Think of a couple who are just barely getting by with a big mortgage, flat incomes and twins on the way.

Then interest rates start creeping up.

Now you have some idea of the looming threat facing Ontario, Quebec and other heavily indebted provinces. They're scraping by now, thanks to all the cheap money flooding into the North American sovereign debt market. Low interest rates have a way of making even whopping debts seem manageable.

But the provinces' fiscal health is tethered to forces largely beyond their control. The kinds of struggles faced by Greece, Spain, Ireland and others could quickly cross the Atlantic, forcing some provinces to make tough and painful fiscal choices - cut teacher salaries, close schools, fire nurses, or hike taxes to pay for it all.

"The notion of what's a safe risk can change quickly," warned economist William Robson, president and chief executive of the Toronto-based C.D. Howe Institute. "It's very likely there will be a change in peoples' views of North American bonds."

Higher perceived risk could lead to higher interest costs for provinces. Mr.
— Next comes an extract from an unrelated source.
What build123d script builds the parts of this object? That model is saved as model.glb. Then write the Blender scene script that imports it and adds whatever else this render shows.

Robson said the fiscal challenges facing the provinces, and particularly Quebec and Ontario, will "come into sharper focus in bond traders' minds as interest rates go up a bit."
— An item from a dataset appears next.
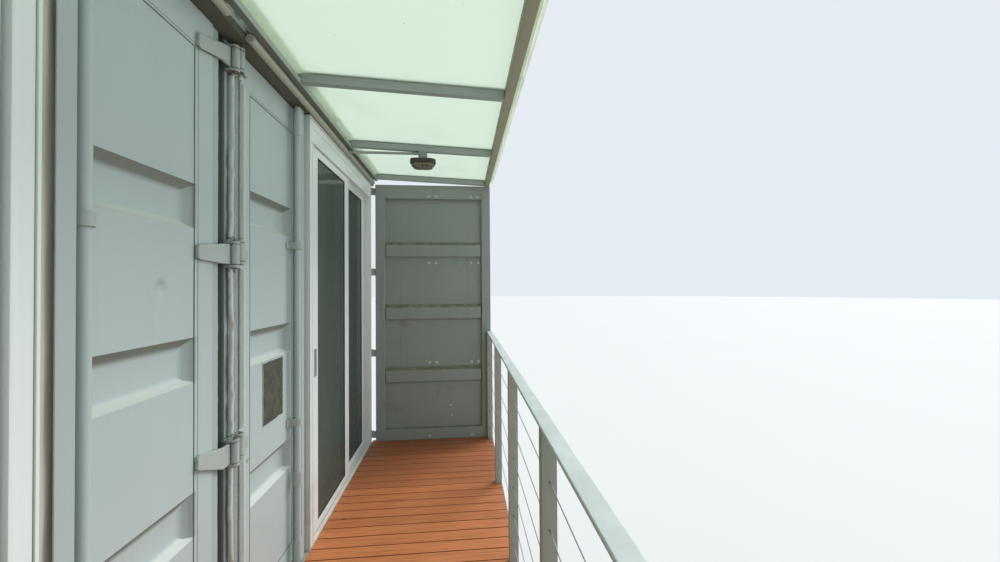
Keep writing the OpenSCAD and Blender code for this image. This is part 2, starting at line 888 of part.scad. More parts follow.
// folded trim that closes the gap between a cut leaf and the white frame
module edge_trims() {
  xa = edge_a + cut_a + lap;
  xb = edge_b + cut_b + lap;
  z1 = head_z - 1;
  color([0.50, 0.53, 0.53]) site() {
    mirror([1, 0, 0]) {
      box([xa - trim_in, -trim_d, deck_z], [xa + 34, -trim_d + trim_t, z1]);
      box([xa, -trim_d, deck_z], [xa + trim_t, leaf_t, z1]);
      box([xa + trim_t - lap, 0, deck_z], [xa - lap + seam_w, 6, z1]);
    }
    box([xb, -trim_b, deck_z], [xb + trim_t, leaf_t, z1]);
    box([xb, -trim_b, deck_z], [xb + 38, trim_t - trim_b, z1]);
    box([xb + trim_t - lap, 0, deck_z], [xb - lap + seam_w, 6, z1]);
    both() box([slide_end, 7 + slide_y, deck_z], [slide_end + 22, 11 + slide_y, z1]);
    both() box([slide_end, post_y - 6, deck_z], [half_x - hinge_x - lug_x, post_y, z1]);
  }
}

// white sliding doors
slide_a = edge_a + cut_a + seam_w;
slide_b = edge_b + cut_b + seam_w;
frame_top = head_z - 4;

module slider_frame(x0) {
  y1 = slide_y + slide_d;
  x1 = slide_end;
  f = slide_face;
  box([x0, slide_y, deck_z], [x0 + f, y1, frame_top]);
  box([x1 - f, slide_y, deck_z], [x1, y1, frame_top]);
  box([x0 + f - lap, slide_y, frame_top - head_face], [x1 - f + lap, y1, frame_top]);
  box([x0 + f - lap, slide_y, deck_z], [x1 - f + lap, y1, deck_z + track_h]);
}

module slider_frames() {
  color(white_c) site() {
    slider_frame(slide_b);
    mirror([1, 0, 0]) slider_frame(slide_a);
  }
}

sash_z0 = deck_z + track_h;
sash_z1 = frame_top - head_face;
out_y = slide_y + 10;
fix_y = out_y + sash_t + sash_clear;

function sash_w(x0) = (slide_end - x0 - 2 * slide_face + meet) / 2;

module sash(x0, x1, y, z0, z1) {
  difference() {
    box([x0, y, z0], [x1, y + sash_t, z1]);
    box([x0 + sash_face, y - lap, z0 + sash_rail], [x1 - sash_face, y + sash_t + lap, z1 - sash_rail]);
  }
}

module pane(x0, x1, y, z0, z1) {
  m = y + sash_t / 2;
  box([x0 + sash_face, m - glass_t / 2, z0 + sash_rail], [x1 - sash_face, m + glass_t / 2, z1 - sash_rail]);
}

fix_x1 = slide_end - slide_face;

module fixed_sashes() {
  color(white_c) site() {
    sash(fix_x1 - sash_w(slide_b), fix_x1, fix_y, sash_z0, sash_z1);
    mirror([1, 0, 0]) sash(fix_x1 - sash_w(slide_a), fix_x1, fix_y, sash_z0, sash_z1);
  }
}

module fixed_glass() {
  color(glass_c) site() {
    pane(fix_x1 - sash_w(slide_b), fix_x1, fix_y, sash_z0, sash_z1);
    mirror([1, 0, 0]) pane(fix_x1 - sash_w(slide_a), fix_x1, fix_y, sash_z0, sash_z1);
  }
}

module moving_sash(x0) {
  s = x0 + slide_face + sash_clear;
  sash(s, s + sash_w(x0) - sash_clear, out_y, sash_z0 + sash_clear, sash_z1 - sash_clear);
}

module moving_pane(x0) {
  s = x0 + slide_face + sash_clear;
  pane(s, s + sash_w(x0) - sash_clear, out_y, sash_z0 + sash_clear, sash_z1 - sash_clear);
}

pull_z = 1000;
pull_l = 170;
pull_w = 34;
pull_t = 4;

// flush pull on the stile that meets the jamb: a plate with a finger slot
module pull(x0) {
  x = x0 + slide_face + sash_clear + sash_face / 2;
  z = deck_z + pull_z;
  difference() {
    box([x - pull_w / 2, out_y - pull_t, z], [x + pull_w / 2, out_y, z + pull_l]);
    translate([x, out_y - pull_t - lap, z + pull_l / 2]) rotate([0, 90, 90])
      slot_z(pull_l - 40, pull_w - 16, pull_t);
  }
}

module sliding_sash_a() {
  color(white_c) site() mirror([1, 0, 0]) moving_sash(slide_a);
}

module sliding_glass_a() {
  color(glass_c) site() mirror([1, 0, 0]) moving_pane(slide_a);
}

module pull_a() {
  color([0.80, 0.82, 0.80]) site() mirror([1, 0, 0]) pull(slide_a);
}

module sliding_sash_b() {
  color(white_c) site() moving_sash(slide_b);
}

module sliding_glass_b() {
  color(glass_c) site() moving_pane(slide_b);
}

module pull_b() {
  color([0.80, 0.82, 0.80]) site() pull(slide_b);
}

// railing and canopy share one set of bays
bay = (screen_in - rail_post / 2 - lap) / 2.5;
bay_xs = [for (i = [-2.5 : 1 : 2.5]) i * bay];
rail_mid = -rail_in - rail_post / 2;
cables = [for (i = [0 : 5]) deck_z + cable_low + i * cable_pitch];

module rail_posts() {
  r = rail_post / 2;
  b = r - rail_wall;
  top = deck_z + rail_top - hand_h;
  color([0.52, 0.53, 0.52]) site() {
    for (x = bay_xs) {
      difference() {
        box([x - r, rail_mid - r, deck_z], [x + r, rail_mid + r, top]);
        box([x - b, rail_mid - b, deck_z + 6], [x + b, rail_mid + b, top - 3]);
        for (z = cables) {
          translate([x - rail_post, rail_mid, z]) rotate([0, 90, 0])
            cylinder(h = 2 * rail_post, d = cable_d + 2, $fn = 24);
        }
      }
    }
  }
}

rail_end = screen_in - lap;

module hand_rail() {
  z = deck_z + rail_top;
  color([0.80, 0.83, 0.82]) site()
    box([-rail_end, rail_mid - hand_w / 2, z - hand_h], [rail_end, rail_mid + hand_w / 2, z]);
}

module rail_cables() {
  color([0.70, 0.71, 0.70]) site() {
    for (z = cables) {
      translate([-2.5 * bay, rail_mid, z]) rotate([0, 90, 0]) cylinder(h = 5 * bay, d = cable_d, $fn = 24);
    }
  }
}

module cable_ends() {
  r = rail_post / 2;
  color([0.62, 0.63, 0.62]) site() both() {
    for (z = cables) {
      translate([2.5 * bay - r - 60, rail_mid, z]) rotate([0, 90, 0]) difference() {
        cylinder(h = 60, d = 12, $fn = 32);
        translate([0, 0, -lap]) cylinder(h = 60 + 2 * lap, d = cable_d + 0.4, $fn = 32);
      }
    }
  }
}

rafter_xs = [-2.5 * bay, -1.5 * bay, -mid_rafter, mid_rafter, 1.5 * bay, 2.5 * bay];
ledger_w = 30;
ledger_h = 31;
ledger_low = 13;
ledger_y = end_y + drip_d + 1;
rafter_z = leaf_top + canopy_fall;
rafter_in = ledger_y + ledger_w;

// wall angle, held off the header by a cleat at each rafter
module canopy_ledger() {
  z0 = rafter_z - ledger_low;
  z1 = z0 + ledger_h;
  c0 = head_z + drip_rise + drip_d / 2 + 2;
  c1 = c0 + 12;
  color([0.70, 0.73, 0.71]) site() {
    box([-rail_end, -rafter_in, z0], [rail_end, -ledger_y, z1]);
    for (x = rafter_xs) {
      box([x - 24, -rafter_in, z1 - lap], [x + 24, -ledger_y, c1]);
      box([x - 24, -ledger_y - lap, c0], [x + 24, -end_y, c1]);
    }
  }
}

module canopy_rafters() {
  color([0.70, 0.73, 0.71]) site() {
    for (x = rafter_xs) {
      along_x(x - rafter_w / 2, x + rafter_w / 2) polygon([
        [-beam_in, leaf_top], [-rafter_in, rafter_z],
        [-rafter_in, rafter_z + rafter_h], [-beam_in, leaf_top + rafter_h]
      ]);
    }
  }
}

module canopy_beam() {
  x = screen_in + leaf_t;
  color([0.78, 0.81, 0.79]) site()
    box([-x, -beam_in - beam_s, leaf_top], [x, -beam_in, leaf_top + beam_s]);
}

slope = canopy_fall / (beam_in - rafter_in);

// height of the underside of the canopy sheets at a distance out from the leaf faces
function sheet_z(out) = leaf_top + rafter_h + (beam_in + beam_s - out) * slope;

module canopy_sheets() {
  y0 = front_out - 6;
  y1 = end_y + 4;
  color([0.80, 0.90, 0.83, 0.6]) site() {
    for (i = [0 : 4]) {
      x0 = i == 0 ? -screen_in - leaf_t : rafter_xs[i] + 3;
      x1 = i == 4 ? screen_in + leaf_t : rafter_xs[i + 1] - 3;
      along_x(x0, x1) polygon([
        [-y0, sheet_z(y0)], [-y1, sheet_z(y1)], [-y1, sheet_z(y1) + canopy_t], [-y0, sheet_z(y0) + canopy_t]
      ]);
    }
  }
}

flash_t = 2;

module canopy_flashings() {
  z0 = sheet_z(front_out) + canopy_t + 0.5;
  zw = sheet_z(end_y) + canopy_t + 0.5;
  zo = sheet_z(end_y + 90) + canopy_t + 0.5;
  x = screen_in + leaf_t;
  color([0.84, 0.86, 0.84]) site() {
    along_x(-x, x) polygon([
      [-front_out, z0 + flash_t], [-front_out, z0 - 46], [-front_out + flash_t, z0 - 46],
      [-front_out + flash_t, z0], [-front_out + 60, z0 + 60 * slope],
      [-front_out + 60, z0 + 60 * slope + flash_t]
    ]);
    along_x(-x, x) polygon([
      [-end_y, box_top - 10], [-end_y - flash_t, box_top - 10], [-end_y - flash_t, zw + flash_t],
      [-end_y - 90, zo + flash_t], [-end_y - 90, zo], [-end_y, zw]
    ]);
  }
}

// ends of the two drip rails next to the joint
drip_a = -190;
drip_b = -25;

module drip_rails() {
  x = screen_in - 10;
  color([0.62, 0.58, 0.50]) site() translate([0, -end_y - drip_d / 2, head_z + drip_rise]) {
    translate([drip_b, 0, 0]) rotate([0, 90, 0]) cylinder(h = x - drip_b, d = drip_d, $fn = 48);
    translate([-x, 0, 0]) rotate([0, 90, 0]) cylinder(h = x + drip_a, d = drip_d, $fn = 48);
  }
}

// lamp under a rafter
lamp_x = 1.5 * bay;
lamp_out = 667;
lamp_l = 200;
lamp_w = 110;
box_s = 64;
lamp_box_h = 58;
conduit_d = 20;

function rafter_low(out) = leaf_top + (beam_in - out) * slope;

lamp_top = rafter_low(lamp_out + box_s / 2) - lamp_box_h - 0.5;

module lamp_conduit() {
  z = rafter_low(lamp_out) - conduit_d / 2 - 3;
  color([0.66, 0.68, 0.67]) site()
    translate([lamp_x, -lamp_out + box_s / 2, z]) rotate([-90, 0, 0])
      cylinder(h = lamp_out - box_s / 2 - end_y, d = conduit_d, $fn = 32);
}

module lamp_box() {
  r = box_s / 2;
  color([0.55, 0.57, 0.56]) site()
    box([lamp_x - r, -lamp_out - r, lamp_top], [lamp_x + r, -lamp_out + r, lamp_top + lamp_box_h]);
}

module stadium(l, w, h) {
  rotate([0, 0, 90]) slot_z(l, w, h);
}

module lamp_base() {
  color([0.16, 0.14, 0.12]) site() translate([lamp_x, -lamp_out, lamp_top - 30]) {
    stadium(lamp_l, lamp_w, 30);
  }
}

module lamp_globe() {
  color([0.80, 0.80, 0.74]) site() translate([lamp_x, -lamp_out, lamp_top - 30]) {
    translate([0, 0, -22]) stadium(lamp_l - 30, lamp_w - 24, 22);
    translate([0, 0, -38]) stadium(lamp_l - 50, lamp_w - 44, 18);
    translate([0, 0, -46]) stadium(lamp_l - 84, lamp_w - 72, 10);
  }
}

base_plates();
support_columns();
cross_beams();
long_beams();
knee_braces();
deck_frame();
deck_boards();
corner_castings();
corner_posts();
top_rails();
bottom_rails();
door_headers();
door_sills();
rear_rails();
floor_bearers();
floor_panels();
side_walls();
rear_walls();
roof_panels();
cut_leaf_a();
cut_leaf_b();
end_screens();
door_gaskets();
hinge_blades();
hinge_lugs();
hinge_pins();
lock_rods();
rod_sleeves();
rod_brackets();
rod_handles();
leaf_plate();
edge_trims();
slider_frames();
fixed_sashes();
fixed_glass();
sliding_sash_a();
sliding_glass_a();
pull_a();
sliding_sash_b();
sliding_glass_b();
pull_b();
rail_posts();
hand_rail();
rail_cables();
cable_ends();
canopy_ledger();
canopy_rafters();
canopy_beam();
canopy_sheets();
canopy_flashings();
drip_rails();
lamp_conduit();
lamp_box();
lamp_base();
lamp_globe();
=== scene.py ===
"""Looks of a raised container cabin with a roofed timber balcony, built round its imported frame."""

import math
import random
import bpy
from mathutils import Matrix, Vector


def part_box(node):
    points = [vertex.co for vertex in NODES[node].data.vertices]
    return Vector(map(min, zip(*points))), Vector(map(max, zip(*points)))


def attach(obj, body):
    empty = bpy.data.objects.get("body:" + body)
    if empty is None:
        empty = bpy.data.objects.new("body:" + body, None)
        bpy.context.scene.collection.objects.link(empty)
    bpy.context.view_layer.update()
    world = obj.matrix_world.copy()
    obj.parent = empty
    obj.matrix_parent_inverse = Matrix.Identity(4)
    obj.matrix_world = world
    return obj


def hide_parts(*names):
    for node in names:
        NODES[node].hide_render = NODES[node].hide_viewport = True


bl_info = {
    "name": "Container cabin",
    "version": (1, 0, 0),
    "blender": (4, 5, 0),
    "location": "3D View > Sidebar > Cabin",
    "description": "Finishes and small pieces of a two-bay container cabin",
    "category": "Object",
}

import bmesh
import bpy
from bpy.props import FloatProperty, FloatVectorProperty, IntProperty
from mathutils import Matrix, Vector, noise

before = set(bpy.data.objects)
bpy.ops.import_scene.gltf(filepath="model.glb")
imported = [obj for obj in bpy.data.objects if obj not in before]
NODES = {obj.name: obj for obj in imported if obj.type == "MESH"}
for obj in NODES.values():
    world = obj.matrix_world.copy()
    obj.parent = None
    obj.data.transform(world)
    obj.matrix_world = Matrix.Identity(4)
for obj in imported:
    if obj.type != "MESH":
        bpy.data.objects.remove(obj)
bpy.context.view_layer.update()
ROOT = "cabin"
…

Ontario is the most at risk because of its sheer size, and its record deficit. Economists warn that the province is going to have to make some tough choices in its next couple of budgets to avoid becoming the Greece of the Great Lakes.
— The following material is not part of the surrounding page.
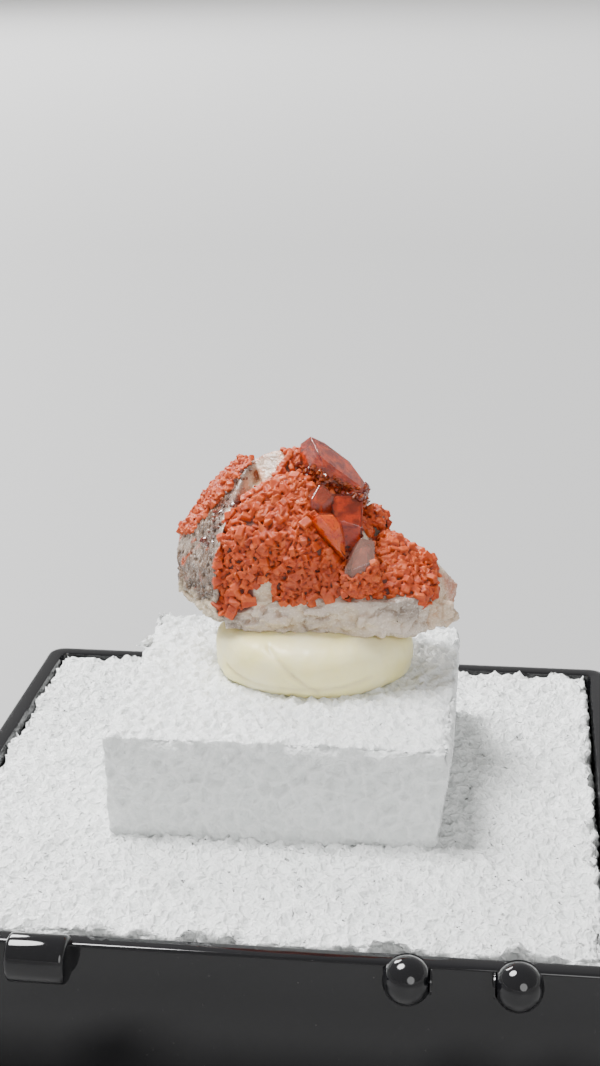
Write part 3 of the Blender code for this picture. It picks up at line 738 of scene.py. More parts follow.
def tray_material():
    """Gloss black styrene with a little dust, fine rubs and moulding ripples."""
    made = Shader("black_styrene")
    dust = made.span(made.noise(0.22, 1.0), 0.76, 0.82, 0.0, 0.25)
    haze = made.span(made.noise(7.0, 4.0), 0.40, 0.70)
    rubs = made.noise(1.2, 2.0, (0.06, 1.0, 1.0))
    colour = made.blend(dust, (0.005, 0.005, 0.006), (0.20, 0.19, 0.18))
    rough = made.add("ShaderNodeMath", operation="ADD")
    made.put(rough.inputs[0], made.span(haze, 0.0, 1.0, 0.055, 0.13))
    made.put(rough.inputs[1], made.span(dust, 0.0, 0.5, 0.0, 0.4))
    relief = made.bump(rubs, 0.006, 0.35)
    relief = made.bump(made.noise(5.0, 1.0), 0.06, 0.12, relief)
    made.set(Base_Color=colour, Roughness=rough.outputs[0], IOR=1.59, Specular_IOR_Level=0.36, Normal=relief)
    return made.material


# Box base

def corner_loop(half, radius, z, steps=5):
    """A square loop with rounded corners."""
    loop = []
    for turn in range(4):
        angle = math.pi / 2 * turn
        sign_x, sign_y = ((1, 1), (-1, 1), (-1, -1), (1, -1))[turn]
        for step in range(steps + 1):
            a = angle + math.pi / 2 * step / steps
            loop.append((
                sign_x * (half - radius) + radius * math.cos(a),
                sign_y * (half - radius) + radius * math.sin(a),
                z,
            ))
    return loop


def lofted(bm, loops, close_first=True, close_last=True):
    """Join loops of the same count with quads."""
    rows = [[bm.verts.new(point) for point in loop] for loop in loops]
    for low, high in zip(rows, rows[1:]):
        for here in range(len(low)):
            after = (here + 1) % len(low)
            bm.faces.new((low[here], low[after], high[after], high[here]))
    if close_first:
        bm.faces.new(list(reversed(rows[0])))
    if close_last:
        bm.faces.new(rows[-1])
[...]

Ontario is looking at a deficit of nearly $20-billion this year, or 3.4 per cent of GDP - higher than it has been since the early 1990s, according to Toronto-Dominion Bank estimates.

Quebec's deficit is significantly smaller at $4.3-billion in 2009-2010, or 1.4 per cent of GDP. But its tax rates are already higher, giving it less room to manage rising expenses.

This isn't the mid-1990s, when several provinces hit a debt wall, exacerbated by steeply rising interest rates and serial credit downgrades. But experts warn that the trend line is worrisome, particularly for the provinces that depend on the stalled U.S. economy.

Many provinces are on a fiscal track that simply isn't healthy, or sustainable. Like that indebted couple, revenues are flat and demand for government services is cresting as the population grows and ages.

"If one province gets in trouble, the contagion will spread to others, and investors will treat all provinces the same," said Brian Bethune, an economist at IHS Global Insight in Toronto. "That's what happened to Spain after the crisis in Greece."

"Provincial budgets are going to become problematic if the economic recovery doesn't improve," Mr. Bethune warned. "The chickens are going to come home to roost."

In Ontario's case, "you've got an emerging problem, precipitated by increasing demand for health care, social services and education," Mr. Bethune said. "They're barely able to keep up with it."

Federal Finance Minister Jim Flaherty provided a hint this week of the fiscal challenge ahead. As he released his fiscal update, he suggested that the kind of generous - and automatic - increases in transfer payments to the provinces for such things as health and education may not be in the cards when Ottawa does its next deal with the provinces, for the years 2014 and beyond.

Credit rating agencies, meanwhile, are taking a much harder line with provinces and other big borrowers, after being widely criticized for not moving quickly enough during the credit crisis. Last week, Standard & Poor's Corp. cautioned New Brunswick that its double-A-minus credit rating - already one of the lowest among the provinces - could be knocked down even further due to deteriorating budgetary conditions. The province's deficit is on a course to hit 2.7 per cent of gross domestic product this fiscal year - the highest ratio in two decades.

Demographic shifts are also straining the spending capacity of most provinces. Canada is aging rapidly, pushing up health-care costs. Meanwhile, the demands on the education system are mounting as people move from the inner cities, where many older schools are, to the burgeoning suburbs and exurbs, where young families increasingly choose to live.

"The thing that looked a long way away is now upon us," Mr. Robson pointed out. In a recent study, he estimated that provinces would have to slap an average $2,100 a year tax on every Canadian to cover the future costs of the health, education and various social programs they deliver.

TD economist Sonya Gulati said investors are going to be closely watching budgets next year in Ontario and Quebec for evidence of credible plans to get back to balanced budgets. "Markets will look for commitments," she said.